*DATA SUPPLIED:*

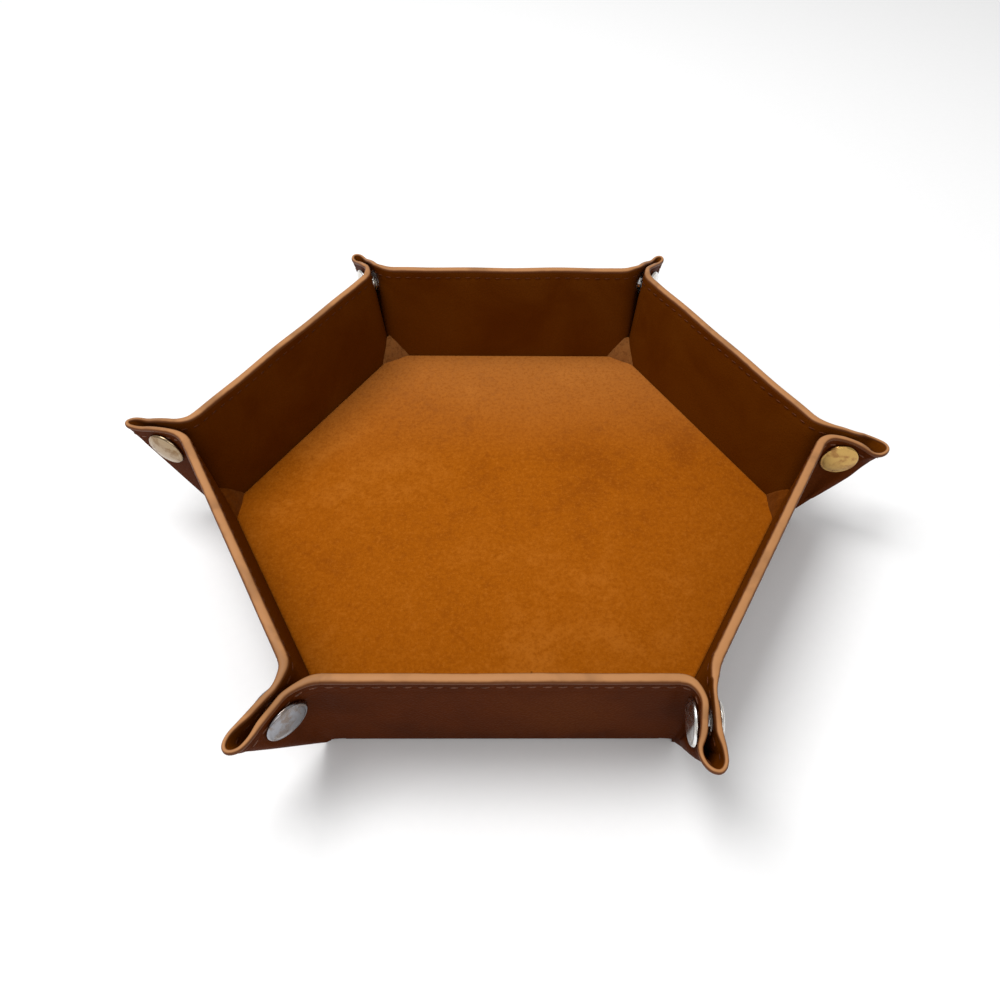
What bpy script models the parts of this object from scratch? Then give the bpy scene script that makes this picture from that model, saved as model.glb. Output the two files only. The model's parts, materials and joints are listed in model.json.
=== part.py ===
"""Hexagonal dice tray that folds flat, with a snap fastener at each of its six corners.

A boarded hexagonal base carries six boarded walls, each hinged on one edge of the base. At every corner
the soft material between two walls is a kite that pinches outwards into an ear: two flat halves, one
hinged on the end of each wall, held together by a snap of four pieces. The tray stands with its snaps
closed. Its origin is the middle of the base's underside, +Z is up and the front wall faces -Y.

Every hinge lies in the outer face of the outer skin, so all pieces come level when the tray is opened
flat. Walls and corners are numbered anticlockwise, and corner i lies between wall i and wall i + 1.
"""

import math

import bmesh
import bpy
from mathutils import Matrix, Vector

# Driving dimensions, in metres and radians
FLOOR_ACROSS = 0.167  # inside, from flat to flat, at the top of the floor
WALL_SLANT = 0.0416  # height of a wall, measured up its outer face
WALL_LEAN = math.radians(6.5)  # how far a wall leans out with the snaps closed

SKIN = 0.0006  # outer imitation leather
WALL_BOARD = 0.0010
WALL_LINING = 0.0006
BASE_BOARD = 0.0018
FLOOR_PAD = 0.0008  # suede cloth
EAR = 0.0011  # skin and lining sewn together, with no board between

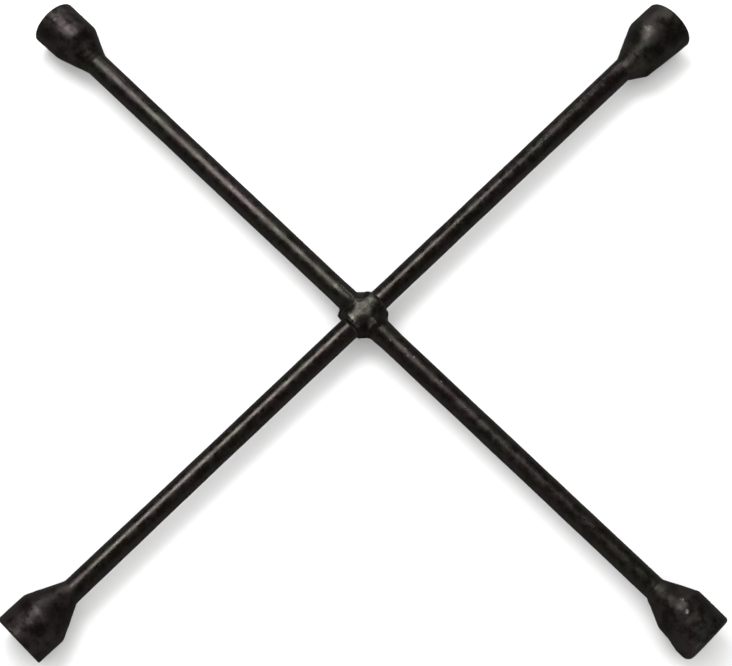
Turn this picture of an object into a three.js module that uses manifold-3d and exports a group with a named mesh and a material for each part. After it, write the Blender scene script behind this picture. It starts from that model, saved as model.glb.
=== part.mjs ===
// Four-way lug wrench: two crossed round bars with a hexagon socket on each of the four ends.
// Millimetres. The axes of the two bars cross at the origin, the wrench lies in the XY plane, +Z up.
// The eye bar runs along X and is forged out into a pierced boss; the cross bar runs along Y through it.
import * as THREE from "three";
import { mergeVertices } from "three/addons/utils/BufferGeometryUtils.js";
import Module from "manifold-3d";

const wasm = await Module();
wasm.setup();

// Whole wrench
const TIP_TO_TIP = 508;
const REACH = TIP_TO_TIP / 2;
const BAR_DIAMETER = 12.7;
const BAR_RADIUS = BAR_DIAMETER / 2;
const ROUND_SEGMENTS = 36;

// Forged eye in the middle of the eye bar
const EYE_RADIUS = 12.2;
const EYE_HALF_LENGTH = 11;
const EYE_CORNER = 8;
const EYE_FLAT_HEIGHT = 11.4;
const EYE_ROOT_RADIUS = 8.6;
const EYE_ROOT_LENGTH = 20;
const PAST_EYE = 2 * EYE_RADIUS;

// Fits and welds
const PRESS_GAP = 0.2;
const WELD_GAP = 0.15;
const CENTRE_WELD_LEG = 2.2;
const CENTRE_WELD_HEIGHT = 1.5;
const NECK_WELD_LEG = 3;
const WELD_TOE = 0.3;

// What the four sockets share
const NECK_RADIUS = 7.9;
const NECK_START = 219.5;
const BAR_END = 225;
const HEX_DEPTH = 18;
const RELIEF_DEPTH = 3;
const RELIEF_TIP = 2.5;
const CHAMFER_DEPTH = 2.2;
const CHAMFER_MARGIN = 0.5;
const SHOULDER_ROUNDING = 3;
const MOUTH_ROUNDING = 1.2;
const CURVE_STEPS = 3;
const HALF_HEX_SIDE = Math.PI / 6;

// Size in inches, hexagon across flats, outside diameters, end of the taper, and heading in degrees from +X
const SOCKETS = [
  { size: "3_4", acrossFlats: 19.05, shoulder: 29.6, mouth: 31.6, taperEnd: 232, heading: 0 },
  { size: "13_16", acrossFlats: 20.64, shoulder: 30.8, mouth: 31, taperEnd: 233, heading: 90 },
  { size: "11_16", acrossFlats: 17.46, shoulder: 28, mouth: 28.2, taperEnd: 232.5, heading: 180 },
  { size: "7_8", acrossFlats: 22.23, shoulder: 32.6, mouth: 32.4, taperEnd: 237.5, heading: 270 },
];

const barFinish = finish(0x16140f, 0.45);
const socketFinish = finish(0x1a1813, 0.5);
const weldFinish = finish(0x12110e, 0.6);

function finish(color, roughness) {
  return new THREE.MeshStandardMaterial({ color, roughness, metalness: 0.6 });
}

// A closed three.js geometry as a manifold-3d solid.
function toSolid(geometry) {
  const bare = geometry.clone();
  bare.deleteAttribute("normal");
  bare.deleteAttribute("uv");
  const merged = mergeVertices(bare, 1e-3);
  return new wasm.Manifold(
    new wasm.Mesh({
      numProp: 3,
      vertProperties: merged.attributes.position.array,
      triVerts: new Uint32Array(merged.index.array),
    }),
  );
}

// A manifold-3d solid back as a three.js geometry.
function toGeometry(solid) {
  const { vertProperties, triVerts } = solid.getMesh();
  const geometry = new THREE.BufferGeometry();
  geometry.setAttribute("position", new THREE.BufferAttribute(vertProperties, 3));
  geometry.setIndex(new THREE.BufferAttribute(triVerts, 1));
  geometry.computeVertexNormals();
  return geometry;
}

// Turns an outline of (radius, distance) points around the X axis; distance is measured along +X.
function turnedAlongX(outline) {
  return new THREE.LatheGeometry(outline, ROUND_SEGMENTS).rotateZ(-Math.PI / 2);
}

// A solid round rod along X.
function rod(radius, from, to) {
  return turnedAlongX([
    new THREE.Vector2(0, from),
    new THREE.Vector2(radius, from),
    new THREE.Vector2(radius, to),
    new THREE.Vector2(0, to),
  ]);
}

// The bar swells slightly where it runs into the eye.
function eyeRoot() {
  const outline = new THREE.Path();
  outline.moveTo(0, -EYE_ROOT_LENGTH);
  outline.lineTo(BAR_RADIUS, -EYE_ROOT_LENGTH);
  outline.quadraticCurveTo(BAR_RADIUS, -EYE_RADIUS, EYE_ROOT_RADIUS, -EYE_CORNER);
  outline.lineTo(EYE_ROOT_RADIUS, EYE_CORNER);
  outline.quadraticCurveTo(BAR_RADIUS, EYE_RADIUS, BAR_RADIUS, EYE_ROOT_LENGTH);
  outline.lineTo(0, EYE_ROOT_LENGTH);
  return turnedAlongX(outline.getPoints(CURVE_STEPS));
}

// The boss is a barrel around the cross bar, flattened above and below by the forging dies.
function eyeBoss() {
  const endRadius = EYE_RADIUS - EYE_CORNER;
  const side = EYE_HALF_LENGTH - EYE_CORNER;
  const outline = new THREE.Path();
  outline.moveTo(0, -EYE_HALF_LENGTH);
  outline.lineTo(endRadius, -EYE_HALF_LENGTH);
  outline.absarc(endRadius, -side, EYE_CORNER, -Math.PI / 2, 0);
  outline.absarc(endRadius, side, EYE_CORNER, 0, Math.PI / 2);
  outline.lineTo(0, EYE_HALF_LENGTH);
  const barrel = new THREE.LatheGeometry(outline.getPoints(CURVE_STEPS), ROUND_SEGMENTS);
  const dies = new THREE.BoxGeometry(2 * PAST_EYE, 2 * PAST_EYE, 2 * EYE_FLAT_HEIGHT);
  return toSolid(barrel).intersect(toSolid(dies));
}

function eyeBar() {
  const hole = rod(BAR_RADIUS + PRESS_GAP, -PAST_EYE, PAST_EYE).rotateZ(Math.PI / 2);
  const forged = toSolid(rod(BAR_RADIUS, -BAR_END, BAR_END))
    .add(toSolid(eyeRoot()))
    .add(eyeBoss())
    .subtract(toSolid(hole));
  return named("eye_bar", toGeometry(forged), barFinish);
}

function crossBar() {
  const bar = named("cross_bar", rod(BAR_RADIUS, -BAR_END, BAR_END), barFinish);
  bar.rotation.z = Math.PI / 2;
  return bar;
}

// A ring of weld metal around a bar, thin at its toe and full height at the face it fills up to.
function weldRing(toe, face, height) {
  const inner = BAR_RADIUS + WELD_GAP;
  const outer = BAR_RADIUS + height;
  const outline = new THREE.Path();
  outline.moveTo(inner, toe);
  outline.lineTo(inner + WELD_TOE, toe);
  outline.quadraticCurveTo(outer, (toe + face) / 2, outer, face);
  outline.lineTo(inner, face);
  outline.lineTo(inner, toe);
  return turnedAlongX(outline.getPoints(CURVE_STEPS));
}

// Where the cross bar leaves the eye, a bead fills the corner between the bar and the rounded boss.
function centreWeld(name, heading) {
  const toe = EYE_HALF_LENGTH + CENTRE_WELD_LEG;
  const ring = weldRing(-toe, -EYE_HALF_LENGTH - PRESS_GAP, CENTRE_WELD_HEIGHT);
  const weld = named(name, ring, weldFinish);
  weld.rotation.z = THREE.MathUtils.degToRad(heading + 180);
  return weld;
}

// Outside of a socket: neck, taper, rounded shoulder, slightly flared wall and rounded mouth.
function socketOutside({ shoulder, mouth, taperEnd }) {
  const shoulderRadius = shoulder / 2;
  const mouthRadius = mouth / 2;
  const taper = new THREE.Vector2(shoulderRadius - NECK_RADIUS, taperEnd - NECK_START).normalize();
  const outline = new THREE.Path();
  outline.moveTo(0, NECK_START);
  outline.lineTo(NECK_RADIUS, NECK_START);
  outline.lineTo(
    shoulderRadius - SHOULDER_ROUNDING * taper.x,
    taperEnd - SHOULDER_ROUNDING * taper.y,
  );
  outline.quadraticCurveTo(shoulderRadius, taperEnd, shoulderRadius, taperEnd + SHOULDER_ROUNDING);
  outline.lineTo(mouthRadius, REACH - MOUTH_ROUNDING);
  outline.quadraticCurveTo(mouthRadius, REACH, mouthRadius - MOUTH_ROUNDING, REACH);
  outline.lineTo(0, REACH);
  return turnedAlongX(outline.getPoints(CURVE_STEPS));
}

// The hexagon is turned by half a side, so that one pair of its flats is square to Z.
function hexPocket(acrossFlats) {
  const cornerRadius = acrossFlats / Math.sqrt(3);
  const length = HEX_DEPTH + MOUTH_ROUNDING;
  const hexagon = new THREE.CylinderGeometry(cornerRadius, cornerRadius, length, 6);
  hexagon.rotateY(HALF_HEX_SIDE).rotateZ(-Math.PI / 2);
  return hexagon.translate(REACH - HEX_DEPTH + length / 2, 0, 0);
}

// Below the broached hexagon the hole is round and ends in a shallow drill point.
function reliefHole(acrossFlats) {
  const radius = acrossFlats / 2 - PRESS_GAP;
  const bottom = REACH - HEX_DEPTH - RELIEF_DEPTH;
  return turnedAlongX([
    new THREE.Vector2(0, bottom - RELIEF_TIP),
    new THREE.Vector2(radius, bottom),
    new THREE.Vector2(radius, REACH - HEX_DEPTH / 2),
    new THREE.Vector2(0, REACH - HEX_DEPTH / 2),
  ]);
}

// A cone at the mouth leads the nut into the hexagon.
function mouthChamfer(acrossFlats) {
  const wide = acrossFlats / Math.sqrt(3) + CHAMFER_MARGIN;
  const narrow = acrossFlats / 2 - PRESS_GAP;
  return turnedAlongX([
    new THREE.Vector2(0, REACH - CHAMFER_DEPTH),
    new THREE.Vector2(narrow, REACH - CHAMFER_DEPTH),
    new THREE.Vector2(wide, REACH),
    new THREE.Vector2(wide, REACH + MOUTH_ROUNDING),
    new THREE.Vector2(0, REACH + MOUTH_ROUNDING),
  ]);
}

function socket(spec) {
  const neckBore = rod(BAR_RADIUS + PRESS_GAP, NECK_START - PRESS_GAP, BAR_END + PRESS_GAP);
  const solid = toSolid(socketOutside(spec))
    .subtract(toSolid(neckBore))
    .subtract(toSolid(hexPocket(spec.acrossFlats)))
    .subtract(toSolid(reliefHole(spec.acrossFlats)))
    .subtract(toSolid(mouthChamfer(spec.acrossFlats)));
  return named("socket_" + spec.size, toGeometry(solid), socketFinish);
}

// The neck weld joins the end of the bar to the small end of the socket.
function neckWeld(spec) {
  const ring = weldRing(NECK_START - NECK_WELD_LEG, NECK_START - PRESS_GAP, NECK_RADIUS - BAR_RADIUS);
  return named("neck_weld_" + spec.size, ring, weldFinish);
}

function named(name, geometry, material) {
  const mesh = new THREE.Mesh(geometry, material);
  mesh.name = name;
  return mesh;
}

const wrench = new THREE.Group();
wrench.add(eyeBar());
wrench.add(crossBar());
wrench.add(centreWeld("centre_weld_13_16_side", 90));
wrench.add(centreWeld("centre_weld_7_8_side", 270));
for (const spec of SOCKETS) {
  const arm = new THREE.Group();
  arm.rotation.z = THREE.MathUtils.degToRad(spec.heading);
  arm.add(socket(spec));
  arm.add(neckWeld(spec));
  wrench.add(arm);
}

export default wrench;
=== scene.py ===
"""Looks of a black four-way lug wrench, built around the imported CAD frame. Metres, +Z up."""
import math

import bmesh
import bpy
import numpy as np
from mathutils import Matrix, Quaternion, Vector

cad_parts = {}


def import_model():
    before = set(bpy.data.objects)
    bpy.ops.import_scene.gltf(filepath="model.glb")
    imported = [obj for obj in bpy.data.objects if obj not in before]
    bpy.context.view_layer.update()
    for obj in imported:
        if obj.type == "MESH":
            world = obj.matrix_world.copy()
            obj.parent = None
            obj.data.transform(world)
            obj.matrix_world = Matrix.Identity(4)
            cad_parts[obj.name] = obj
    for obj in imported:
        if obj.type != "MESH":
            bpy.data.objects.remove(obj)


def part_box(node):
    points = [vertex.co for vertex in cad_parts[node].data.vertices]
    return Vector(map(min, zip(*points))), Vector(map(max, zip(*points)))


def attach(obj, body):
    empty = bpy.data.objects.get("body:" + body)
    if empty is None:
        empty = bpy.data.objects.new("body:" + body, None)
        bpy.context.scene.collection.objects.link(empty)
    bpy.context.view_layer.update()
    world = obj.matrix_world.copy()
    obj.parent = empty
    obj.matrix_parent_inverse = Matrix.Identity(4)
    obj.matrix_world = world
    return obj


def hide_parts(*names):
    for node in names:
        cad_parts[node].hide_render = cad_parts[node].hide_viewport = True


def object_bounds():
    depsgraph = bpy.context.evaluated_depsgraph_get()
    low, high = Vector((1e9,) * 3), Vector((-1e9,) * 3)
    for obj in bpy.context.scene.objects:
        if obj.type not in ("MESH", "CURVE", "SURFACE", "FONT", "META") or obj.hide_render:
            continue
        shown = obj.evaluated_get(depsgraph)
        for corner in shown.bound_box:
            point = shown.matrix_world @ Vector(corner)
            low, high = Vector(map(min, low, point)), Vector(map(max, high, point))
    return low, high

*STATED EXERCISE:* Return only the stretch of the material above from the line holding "function named(name, geometry, material)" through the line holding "obj.matrix_world = Matrix.Identity(4)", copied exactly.

*COMPLETED EXERCISE:*
function named(name, geometry, material) {
  const mesh = new THREE.Mesh(geometry, material);
  mesh.name = name;
  return mesh;
}

const wrench = new THREE.Group();
wrench.add(eyeBar());
wrench.add(crossBar());
wrench.add(centreWeld("centre_weld_13_16_side", 90));
wrench.add(centreWeld("centre_weld_7_8_side", 270));
for (const spec of SOCKETS) {
  const arm = new THREE.Group();
  arm.rotation.z = THREE.MathUtils.degToRad(spec.heading);
  arm.add(socket(spec));
  arm.add(neckWeld(spec));
  wrench.add(arm);
}

export default wrench;
=== scene.py ===
"""Looks of a black four-way lug wrench, built around the imported CAD frame. Metres, +Z up."""
import math

import bmesh
import bpy
import numpy as np
from mathutils import Matrix, Quaternion, Vector

cad_parts = {}


def import_model():
    before = set(bpy.data.objects)
    bpy.ops.import_scene.gltf(filepath="model.glb")
    imported = [obj for obj in bpy.data.objects if obj not in before]
    bpy.context.view_layer.update()
    for obj in imported:
        if obj.type == "MESH":
            world = obj.matrix_world.copy()
            obj.parent = None
            obj.data.transform(world)
            obj.matrix_world = Matrix.Identity(4)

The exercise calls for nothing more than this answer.